→ What the task asks: Write the listing out again, all of it, word for word.

→ Entries:
★ ★ ★
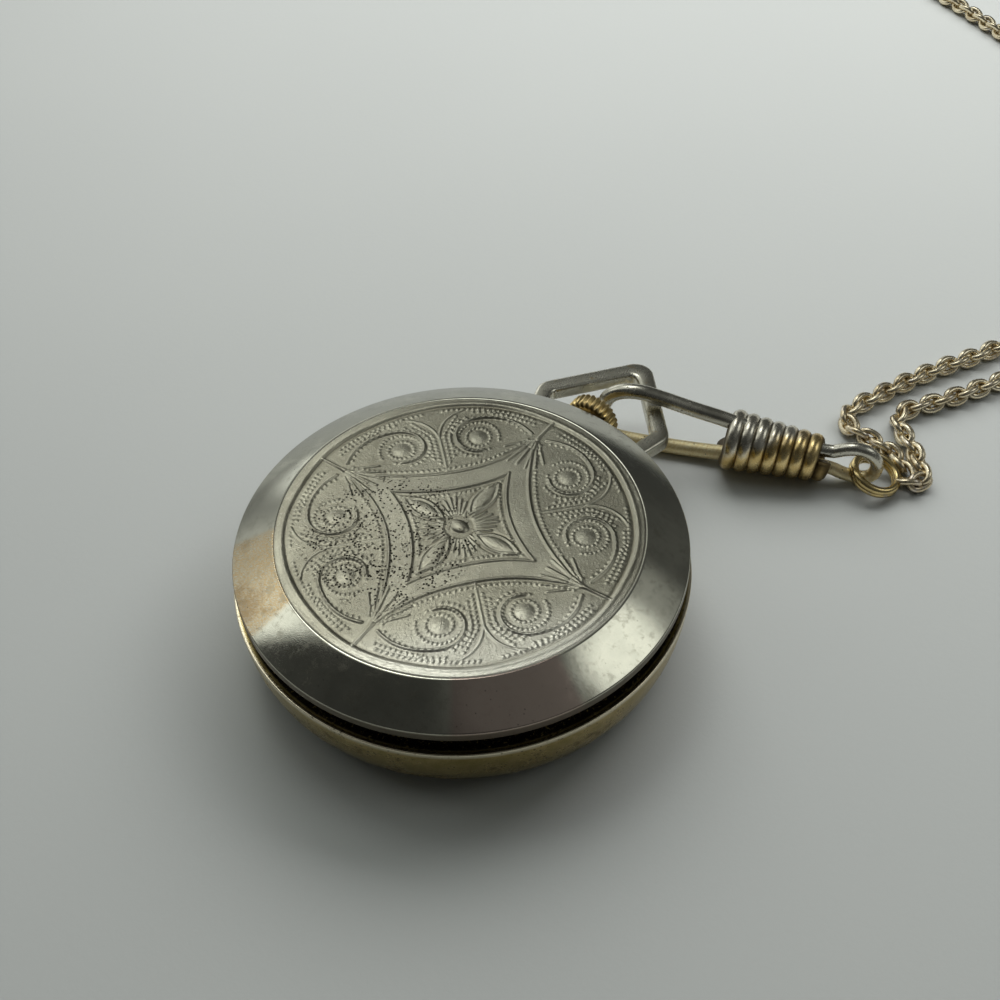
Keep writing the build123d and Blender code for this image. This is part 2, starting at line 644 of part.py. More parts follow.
def hand(length, tail, width, z, bore):
    """Leaf hand that points to 12 o'clock."""
    belly = length * 0.45
    left_side = [(0, -tail), (-width / 4, 0), (-width / 2, belly)]
    outline = [(0, length), (width / 2, belly), (width / 4, 0)] + left_side
    shape = slab(outline, z, hand_t) + peg(bore * hub_share, z, hand_t)
    return shape - peg(bore, z - cut, hand_t + 2 * cut)


minute_hand_len, minute_tail, minute_hand_w = 9.2, 1.6, 1.0
hour_hand_len, hour_tail, hour_hand_w = 6.2, 1.3, 1.2
save("minute_hand", hand(minute_hand_len, minute_tail, minute_hand_w, minute_hand_z, cannon_r))
save("hour_hand", hand(hour_hand_len, hour_tail, hour_hand_w, hour_hand_z, hour_pipe_out))

# Keyless work
square_len = winding_y - free_gap / 3 - stem_square_y
crown_cap_y = crown_y + crown_bore_len


def along_stem(shape, y):
    """Places a piece built on Z from 0 upwards so that it runs outwards along the stem from y."""
    return Pos(0, y, stem_z) * Rot(X=-90) * shape


stem = along_stem(peg(stem_pivot_r, 0, stem_square_y - stem_inner_y), stem_inner_y)
stem_mid_y = stem_square_y + square_len
half_square = stem_square / 2
square_z = (stem_z - half_square, stem_z + half_square)
stem += block(-half_square, half_square, stem_square_y, stem_mid_y, *square_z)
stem += along_stem(peg(stem_r, 0, stem_groove_y - stem_mid_y), stem_mid_y)
stem += along_stem(peg(stem_groove_r, 0, stem_groove_w), stem_groove_y)
stem_out_y = stem_groove_y + stem_groove_w
stem += along_stem(peg(stem_r, 0, crown_cap_y - stem_out_y), stem_out_y)
save("winding_stem", stem)
winding = slab(toothed(winding_teeth, winding_module, winding_phase, leaf_base_share), 0, winding_len)
winding -= peg_hole(stem_r + run_fit, -cut, winding_len + 2 * cut)
save("winding_pinion", along_stem(winding, winding_y))
clutch_module = clutch_r * 2 / (clutch_teeth + 2 * addendum_share)
clutch = slab(toothed(clutch_teeth, clutch_module, 0, leaf_base_share), 0, clutch_groove_y - clutch_y)
clutch += peg(clutch_groove_r, 0, clutch_len, sides=boss_sides)
collar_start = clutch_groove_y + clutch_groove_w - clutch_y
clutch += peg(clutch_r, collar_start, clutch_len - collar_start, sides=boss_sides)
half_bore = clutch_bore / 2
clutch -= block(-half_bore, half_bore, -half_bore, half_bore, -cut, clutch_len + cut)
save("sliding_pinion", along_stem(clutch, clutch_y))

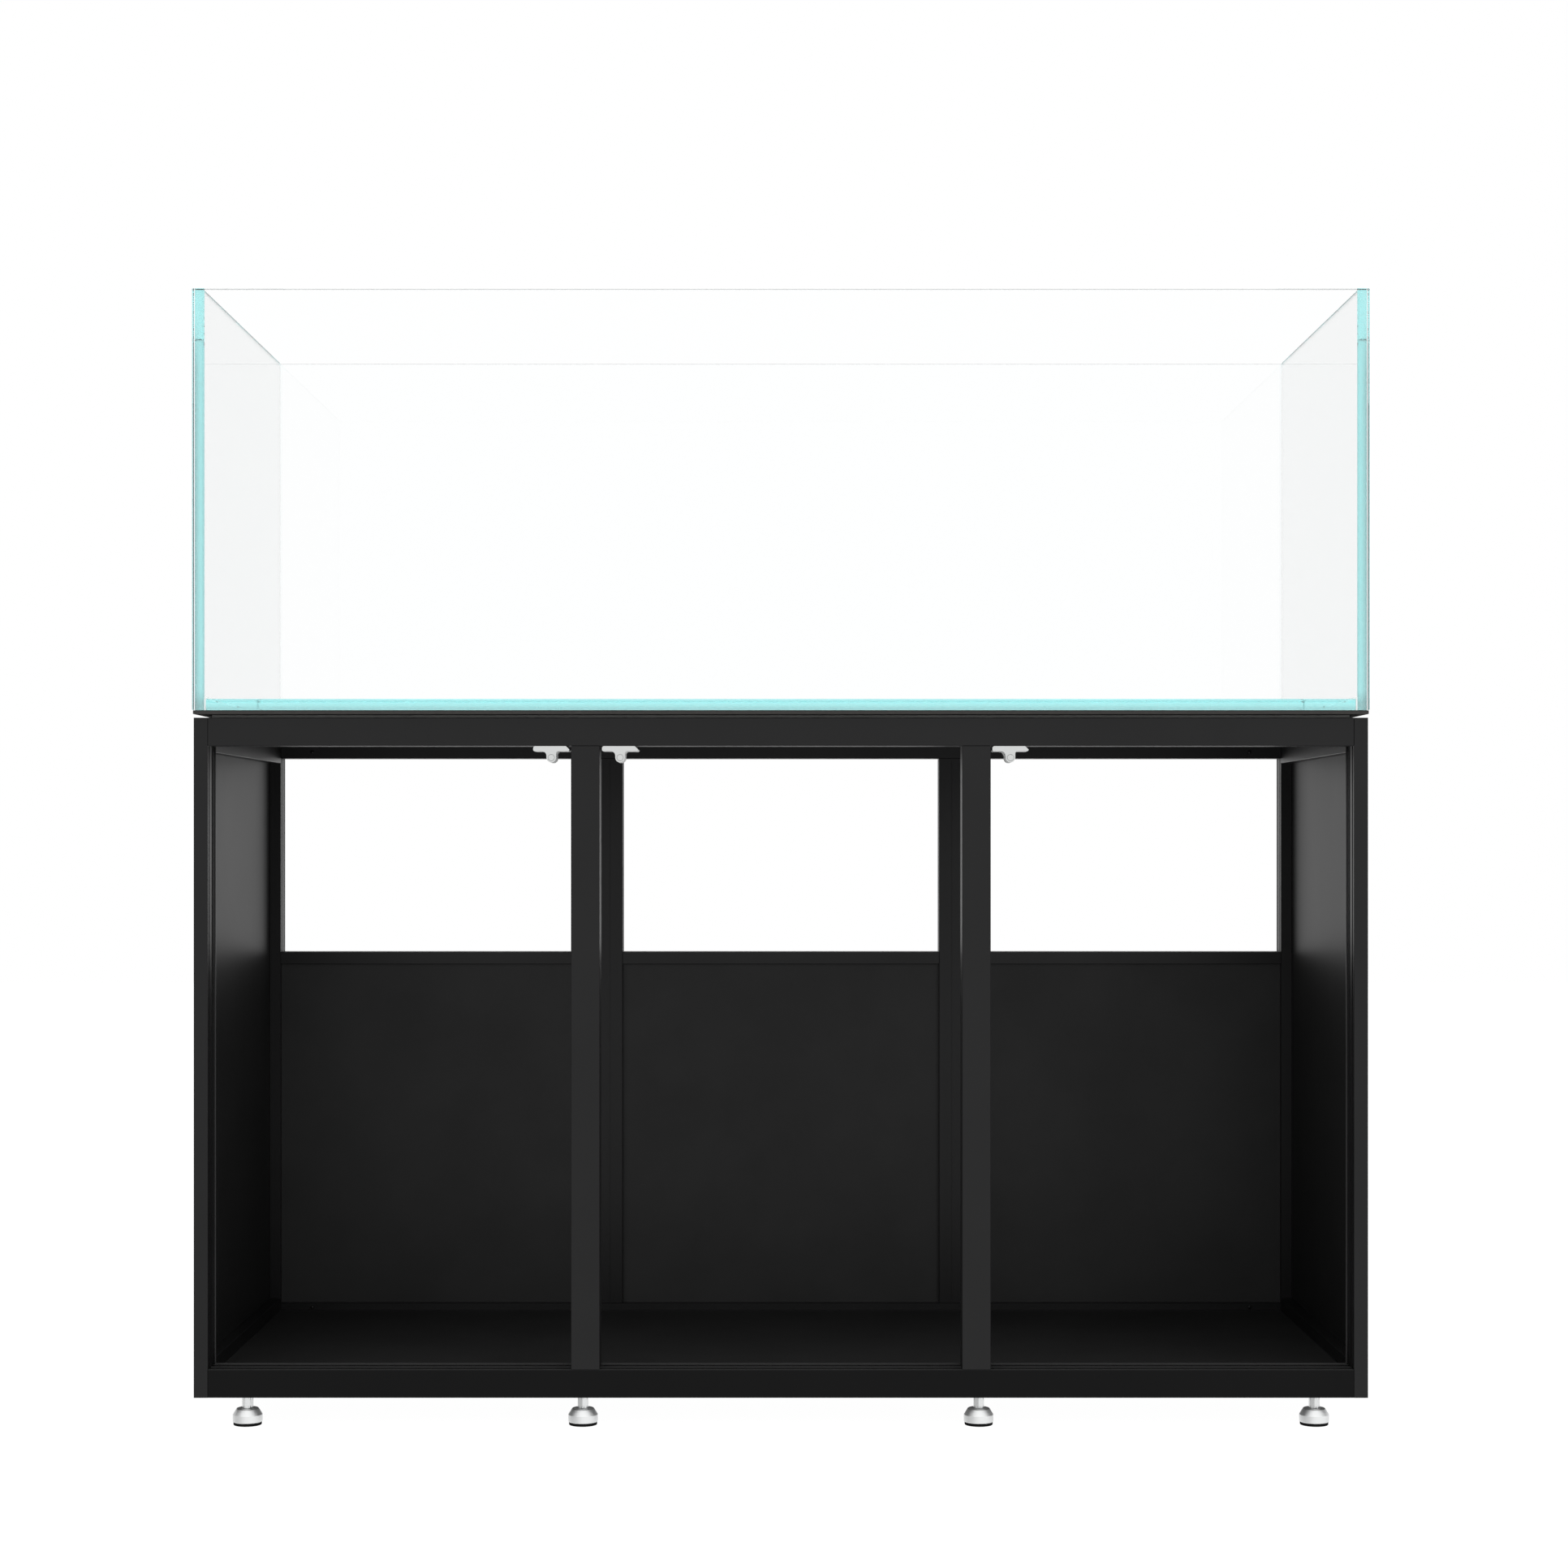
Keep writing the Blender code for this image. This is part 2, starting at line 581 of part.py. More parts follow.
★ ★ ★
→ Task result:
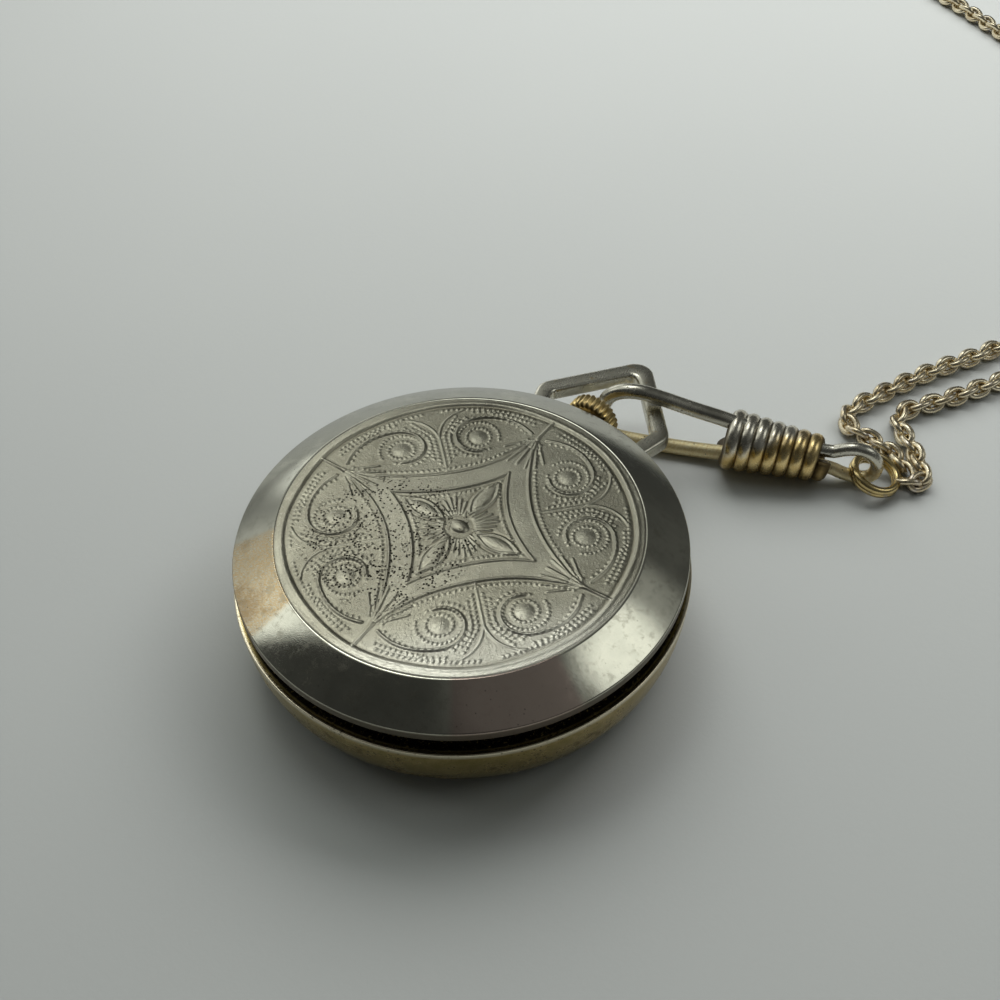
Keep writing the build123d and Blender code for this image. This is part 2, starting at line 644 of part.py. More parts follow.
def hand(length, tail, width, z, bore):
    """Leaf hand that points to 12 o'clock."""
    belly = length * 0.45
    left_side = [(0, -tail), (-width / 4, 0), (-width / 2, belly)]
    outline = [(0, length), (width / 2, belly), (width / 4, 0)] + left_side
    shape = slab(outline, z, hand_t) + peg(bore * hub_share, z, hand_t)
    return shape - peg(bore, z - cut, hand_t + 2 * cut)


minute_hand_len, minute_tail, minute_hand_w = 9.2, 1.6, 1.0
hour_hand_len, hour_tail, hour_hand_w = 6.2, 1.3, 1.2
save("minute_hand", hand(minute_hand_len, minute_tail, minute_hand_w, minute_hand_z, cannon_r))
save("hour_hand", hand(hour_hand_len, hour_tail, hour_hand_w, hour_hand_z, hour_pipe_out))

# Keyless work
square_len = winding_y - free_gap / 3 - stem_square_y
crown_cap_y = crown_y + crown_bore_len


def along_stem(shape, y):
    """Places a piece built on Z from 0 upwards so that it runs outwards along the stem from y."""
    return Pos(0, y, stem_z) * Rot(X=-90) * shape


stem = along_stem(peg(stem_pivot_r, 0, stem_square_y - stem_inner_y), stem_inner_y)
stem_mid_y = stem_square_y + square_len
half_square = stem_square / 2
square_z = (stem_z - half_square, stem_z + half_square)
stem += block(-half_square, half_square, stem_square_y, stem_mid_y, *square_z)
stem += along_stem(peg(stem_r, 0, stem_groove_y - stem_mid_y), stem_mid_y)
stem += along_stem(peg(stem_groove_r, 0, stem_groove_w), stem_groove_y)
stem_out_y = stem_groove_y + stem_groove_w
stem += along_stem(peg(stem_r, 0, crown_cap_y - stem_out_y), stem_out_y)
save("winding_stem", stem)
winding = slab(toothed(winding_teeth, winding_module, winding_phase, leaf_base_share), 0, winding_len)
winding -= peg_hole(stem_r + run_fit, -cut, winding_len + 2 * cut)
save("winding_pinion", along_stem(winding, winding_y))
clutch_module = clutch_r * 2 / (clutch_teeth + 2 * addendum_share)
clutch = slab(toothed(clutch_teeth, clutch_module, 0, leaf_base_share), 0, clutch_groove_y - clutch_y)
clutch += peg(clutch_groove_r, 0, clutch_len, sides=boss_sides)
collar_start = clutch_groove_y + clutch_groove_w - clutch_y
clutch += peg(clutch_r, collar_start, clutch_len - collar_start, sides=boss_sides)
half_bore = clutch_bore / 2
clutch -= block(-half_bore, half_bore, -half_bore, half_bore, -cut, clutch_len + cut)
save("sliding_pinion", along_stem(clutch, clutch_y))

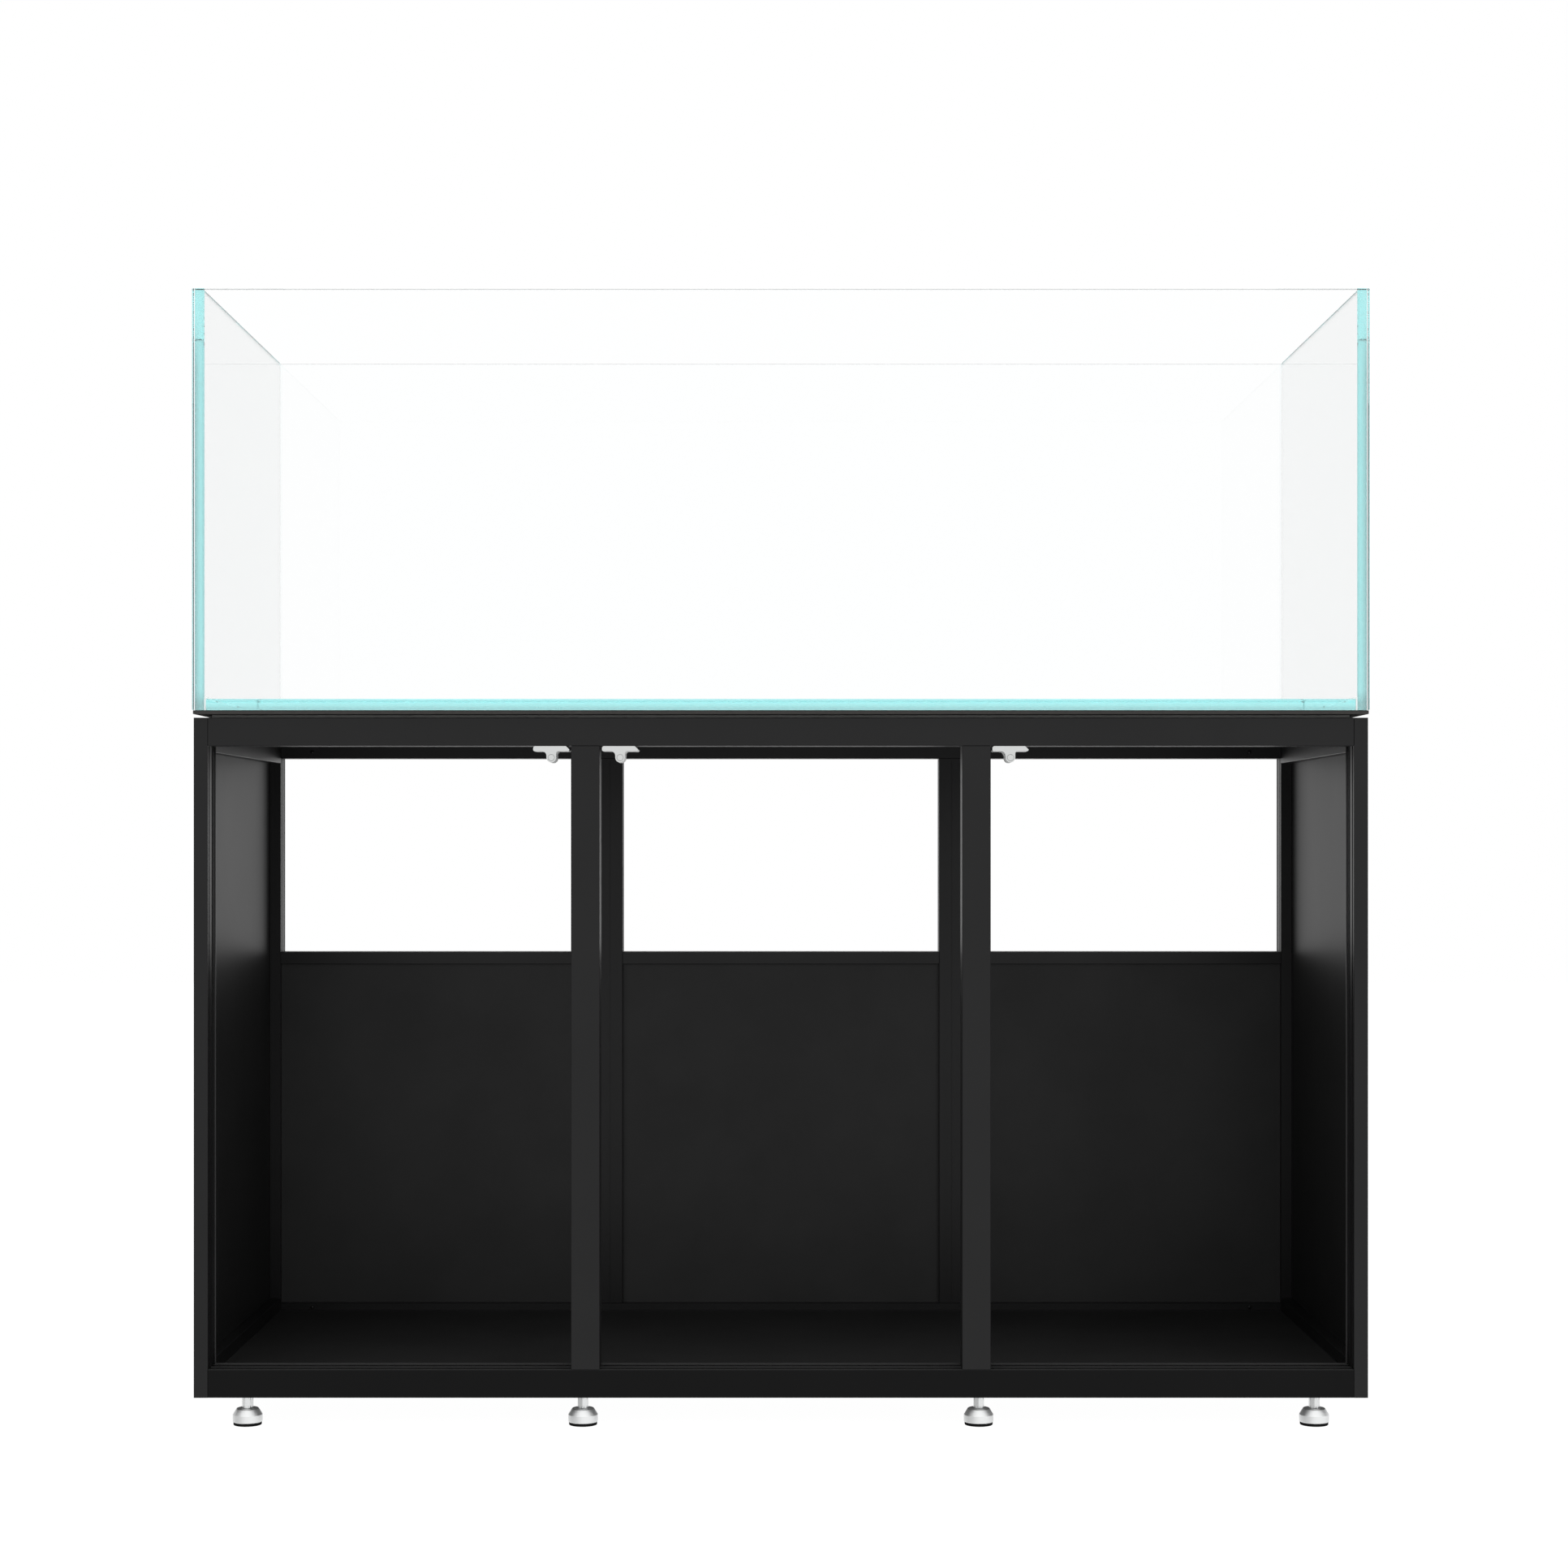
Keep writing the Blender code for this image. This is part 2, starting at line 581 of part.py. More parts follow.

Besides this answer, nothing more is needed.